┌────────

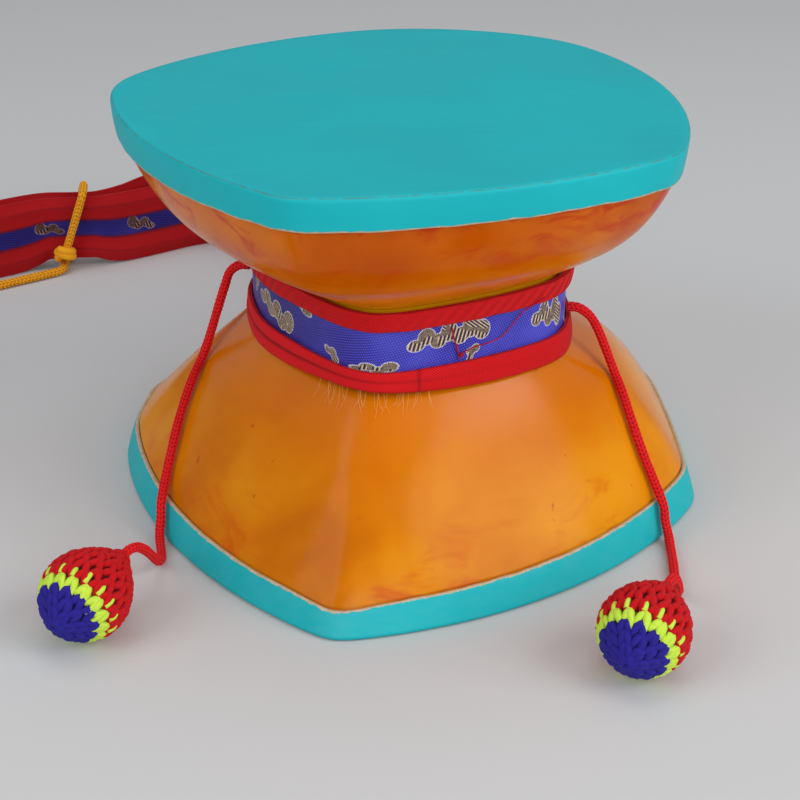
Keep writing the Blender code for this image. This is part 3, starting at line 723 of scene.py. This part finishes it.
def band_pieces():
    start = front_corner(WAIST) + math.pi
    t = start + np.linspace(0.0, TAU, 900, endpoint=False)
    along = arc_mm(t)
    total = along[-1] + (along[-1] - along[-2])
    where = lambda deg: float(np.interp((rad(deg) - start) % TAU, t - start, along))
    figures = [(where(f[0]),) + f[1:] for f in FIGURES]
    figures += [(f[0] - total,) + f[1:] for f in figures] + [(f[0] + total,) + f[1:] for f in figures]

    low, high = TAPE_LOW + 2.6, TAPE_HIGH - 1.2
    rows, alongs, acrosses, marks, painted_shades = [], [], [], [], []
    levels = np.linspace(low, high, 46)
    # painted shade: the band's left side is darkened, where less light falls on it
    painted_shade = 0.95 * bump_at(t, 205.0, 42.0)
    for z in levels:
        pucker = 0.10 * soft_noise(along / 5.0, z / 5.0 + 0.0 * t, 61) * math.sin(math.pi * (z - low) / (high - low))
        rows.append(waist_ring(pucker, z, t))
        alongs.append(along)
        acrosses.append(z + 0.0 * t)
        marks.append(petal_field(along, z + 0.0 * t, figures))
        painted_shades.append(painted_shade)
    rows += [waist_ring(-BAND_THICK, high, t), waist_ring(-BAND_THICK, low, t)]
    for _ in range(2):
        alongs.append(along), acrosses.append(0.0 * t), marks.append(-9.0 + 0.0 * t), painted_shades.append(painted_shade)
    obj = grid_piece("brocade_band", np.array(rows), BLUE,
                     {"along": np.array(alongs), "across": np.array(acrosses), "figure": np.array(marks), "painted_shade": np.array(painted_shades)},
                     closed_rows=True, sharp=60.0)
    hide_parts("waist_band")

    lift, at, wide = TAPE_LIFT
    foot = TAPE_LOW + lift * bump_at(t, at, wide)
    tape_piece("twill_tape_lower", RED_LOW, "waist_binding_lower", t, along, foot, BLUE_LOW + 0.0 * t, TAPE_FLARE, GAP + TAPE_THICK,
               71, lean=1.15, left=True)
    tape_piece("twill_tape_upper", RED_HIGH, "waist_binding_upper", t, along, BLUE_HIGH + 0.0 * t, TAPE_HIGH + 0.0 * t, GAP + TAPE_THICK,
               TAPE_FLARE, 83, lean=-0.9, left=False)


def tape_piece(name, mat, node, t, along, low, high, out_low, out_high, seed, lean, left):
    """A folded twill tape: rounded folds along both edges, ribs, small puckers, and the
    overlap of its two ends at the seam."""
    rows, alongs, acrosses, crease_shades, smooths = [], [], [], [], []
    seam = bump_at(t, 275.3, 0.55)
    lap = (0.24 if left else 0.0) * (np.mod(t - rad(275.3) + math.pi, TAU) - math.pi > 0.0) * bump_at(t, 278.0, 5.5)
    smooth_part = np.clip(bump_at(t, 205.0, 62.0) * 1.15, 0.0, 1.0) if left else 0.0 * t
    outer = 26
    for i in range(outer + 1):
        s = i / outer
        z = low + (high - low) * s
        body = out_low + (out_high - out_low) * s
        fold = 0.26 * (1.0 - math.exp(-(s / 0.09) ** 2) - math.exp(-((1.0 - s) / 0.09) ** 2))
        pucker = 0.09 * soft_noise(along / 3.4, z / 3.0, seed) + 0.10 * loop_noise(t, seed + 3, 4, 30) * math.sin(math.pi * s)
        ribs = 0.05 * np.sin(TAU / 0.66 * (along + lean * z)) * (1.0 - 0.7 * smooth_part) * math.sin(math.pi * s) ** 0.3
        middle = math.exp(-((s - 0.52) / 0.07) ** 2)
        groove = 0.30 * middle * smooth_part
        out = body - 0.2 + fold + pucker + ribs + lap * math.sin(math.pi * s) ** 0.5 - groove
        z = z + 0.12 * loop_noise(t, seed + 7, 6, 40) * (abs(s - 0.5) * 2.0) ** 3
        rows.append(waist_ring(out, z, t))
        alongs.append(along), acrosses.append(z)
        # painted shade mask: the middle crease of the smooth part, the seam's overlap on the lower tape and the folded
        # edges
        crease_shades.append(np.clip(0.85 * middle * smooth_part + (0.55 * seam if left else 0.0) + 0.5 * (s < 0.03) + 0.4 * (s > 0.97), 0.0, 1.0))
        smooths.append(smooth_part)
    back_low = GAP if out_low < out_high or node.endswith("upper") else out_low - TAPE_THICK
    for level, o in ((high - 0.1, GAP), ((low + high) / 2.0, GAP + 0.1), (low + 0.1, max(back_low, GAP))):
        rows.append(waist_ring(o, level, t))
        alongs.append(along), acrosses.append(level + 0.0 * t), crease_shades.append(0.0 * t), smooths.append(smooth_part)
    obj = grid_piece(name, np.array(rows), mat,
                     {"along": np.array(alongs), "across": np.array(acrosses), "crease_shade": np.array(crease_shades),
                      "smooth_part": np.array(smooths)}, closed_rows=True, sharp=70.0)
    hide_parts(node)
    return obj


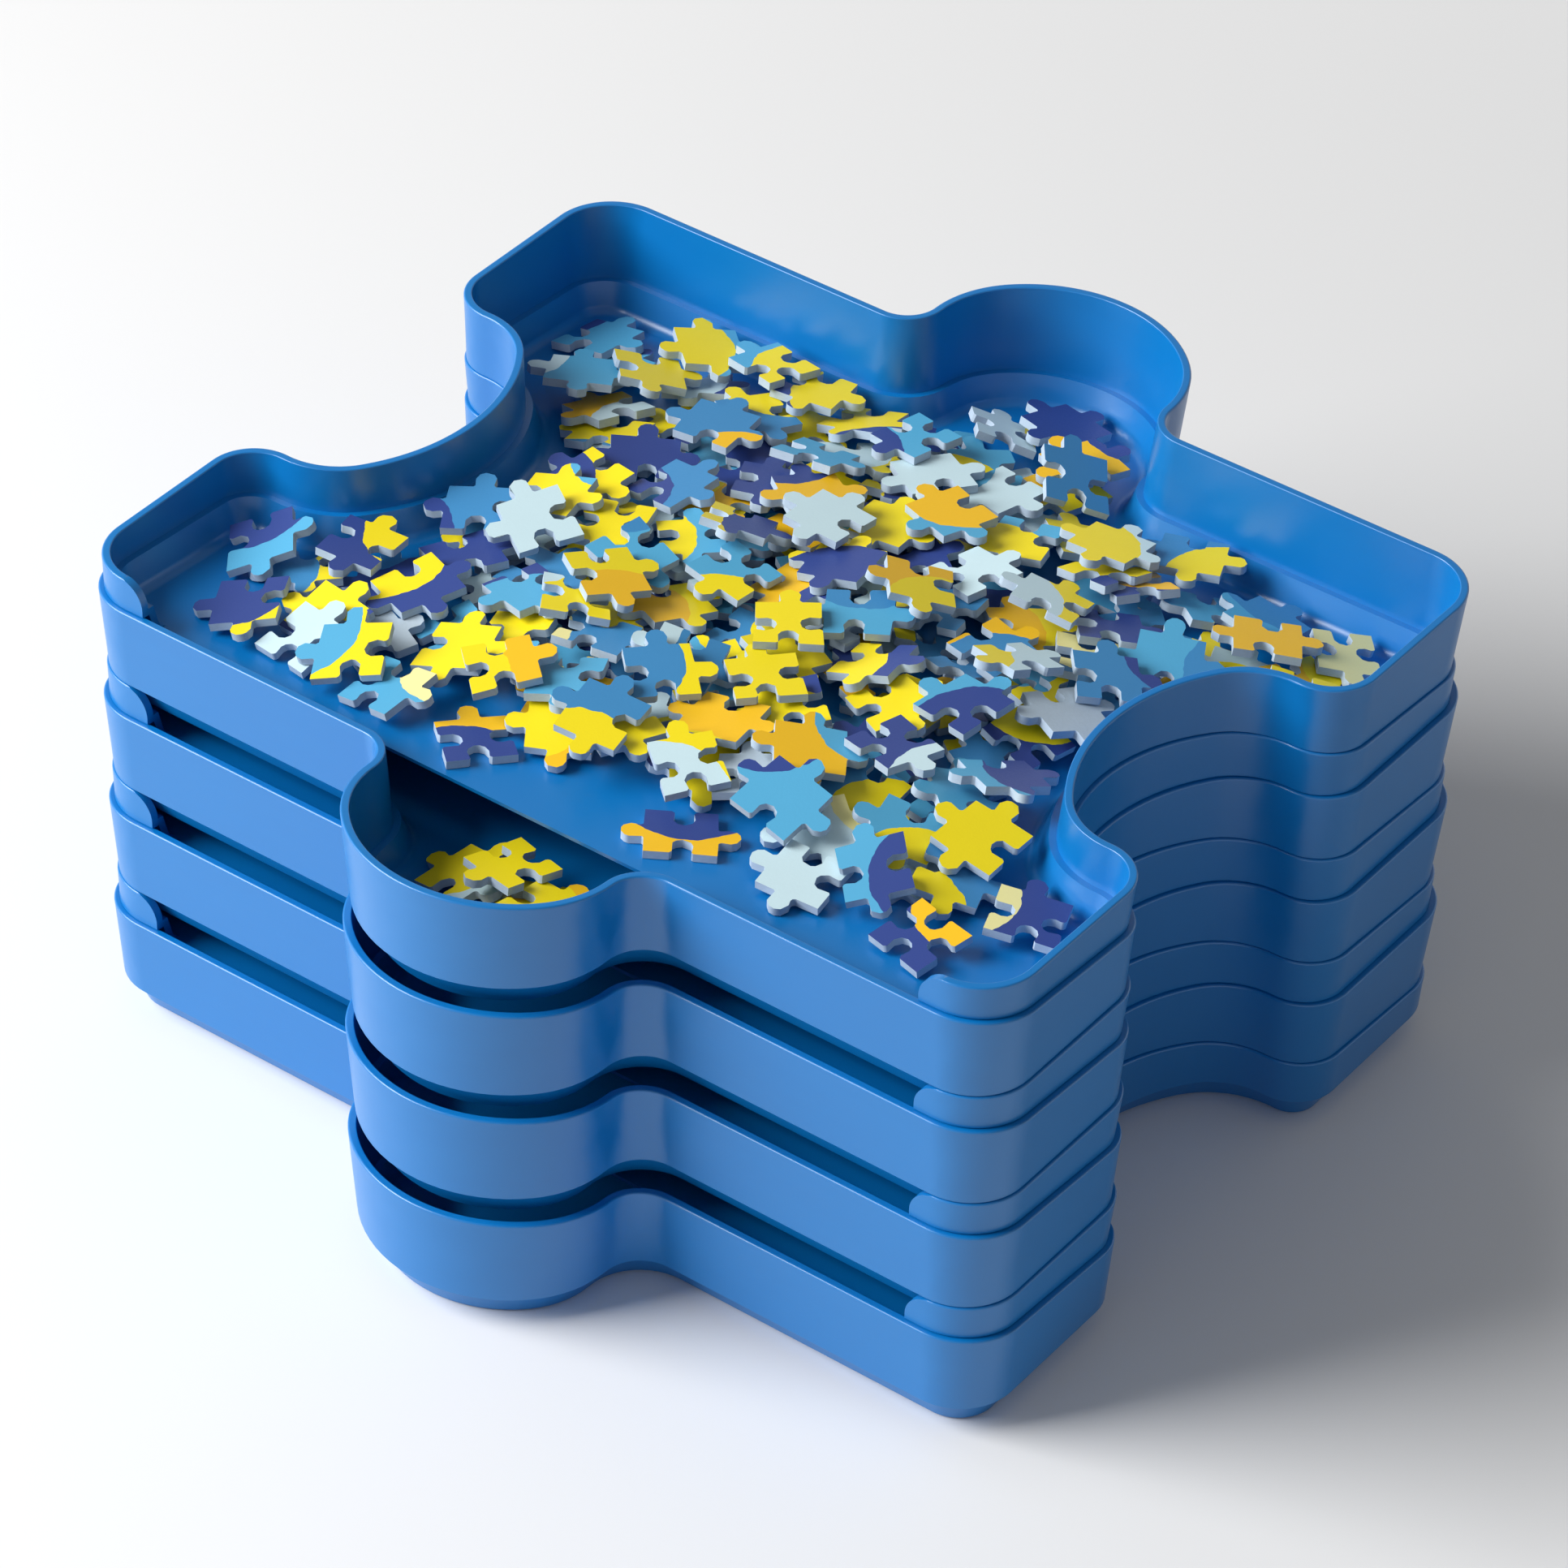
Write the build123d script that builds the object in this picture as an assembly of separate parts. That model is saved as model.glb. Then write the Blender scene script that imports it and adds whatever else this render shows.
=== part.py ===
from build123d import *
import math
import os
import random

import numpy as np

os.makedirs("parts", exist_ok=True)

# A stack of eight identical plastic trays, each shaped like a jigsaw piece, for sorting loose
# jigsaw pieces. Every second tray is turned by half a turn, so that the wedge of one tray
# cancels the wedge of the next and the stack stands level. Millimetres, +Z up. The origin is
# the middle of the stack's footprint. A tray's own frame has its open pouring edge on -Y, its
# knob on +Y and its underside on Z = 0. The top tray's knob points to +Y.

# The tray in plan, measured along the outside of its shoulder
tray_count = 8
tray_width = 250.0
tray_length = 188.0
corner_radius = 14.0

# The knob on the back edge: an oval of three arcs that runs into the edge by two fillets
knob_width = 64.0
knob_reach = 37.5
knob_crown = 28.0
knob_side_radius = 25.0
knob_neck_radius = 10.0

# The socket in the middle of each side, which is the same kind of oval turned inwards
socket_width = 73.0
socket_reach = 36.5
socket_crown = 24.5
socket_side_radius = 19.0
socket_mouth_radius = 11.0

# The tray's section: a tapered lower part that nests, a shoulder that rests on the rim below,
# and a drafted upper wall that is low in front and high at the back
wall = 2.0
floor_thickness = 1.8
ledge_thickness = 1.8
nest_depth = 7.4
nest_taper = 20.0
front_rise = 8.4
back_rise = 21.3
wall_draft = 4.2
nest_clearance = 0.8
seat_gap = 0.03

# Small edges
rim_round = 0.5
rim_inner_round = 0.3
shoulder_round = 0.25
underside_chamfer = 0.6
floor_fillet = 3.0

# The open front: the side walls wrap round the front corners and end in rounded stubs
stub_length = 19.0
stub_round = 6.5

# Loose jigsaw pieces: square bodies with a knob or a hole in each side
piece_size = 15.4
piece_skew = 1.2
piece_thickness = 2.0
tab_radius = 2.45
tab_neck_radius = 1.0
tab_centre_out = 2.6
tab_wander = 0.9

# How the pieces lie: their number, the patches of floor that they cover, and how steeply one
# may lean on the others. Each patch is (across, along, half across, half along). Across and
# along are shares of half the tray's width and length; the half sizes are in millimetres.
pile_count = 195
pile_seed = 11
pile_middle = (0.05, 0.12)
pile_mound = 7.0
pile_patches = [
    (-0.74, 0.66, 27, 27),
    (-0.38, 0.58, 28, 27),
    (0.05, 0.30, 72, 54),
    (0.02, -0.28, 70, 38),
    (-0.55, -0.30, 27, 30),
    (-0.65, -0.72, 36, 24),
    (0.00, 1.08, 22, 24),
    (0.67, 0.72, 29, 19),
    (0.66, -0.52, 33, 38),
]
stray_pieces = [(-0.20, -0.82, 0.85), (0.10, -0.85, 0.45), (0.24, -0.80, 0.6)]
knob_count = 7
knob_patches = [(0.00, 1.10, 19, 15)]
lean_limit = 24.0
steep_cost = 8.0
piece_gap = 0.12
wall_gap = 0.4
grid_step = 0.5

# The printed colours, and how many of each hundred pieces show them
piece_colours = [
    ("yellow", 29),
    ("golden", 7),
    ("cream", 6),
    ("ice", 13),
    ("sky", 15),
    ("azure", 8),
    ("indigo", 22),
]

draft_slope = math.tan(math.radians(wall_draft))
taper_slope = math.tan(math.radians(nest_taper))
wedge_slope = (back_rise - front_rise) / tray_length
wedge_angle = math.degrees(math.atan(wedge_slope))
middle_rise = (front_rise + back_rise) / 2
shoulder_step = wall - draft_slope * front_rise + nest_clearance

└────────

Given exercise: Go through the records and gather the lines that hold "Blender".

Task response:
Keep writing the Blender code for this image. This is part 3, starting at line 723 of scene.py. This part finishes it.
Write the build123d script that builds the object in this picture as an assembly of separate parts. That model is saved as model.glb. Then write the Blender scene script that imports it and adds whatever else this render shows.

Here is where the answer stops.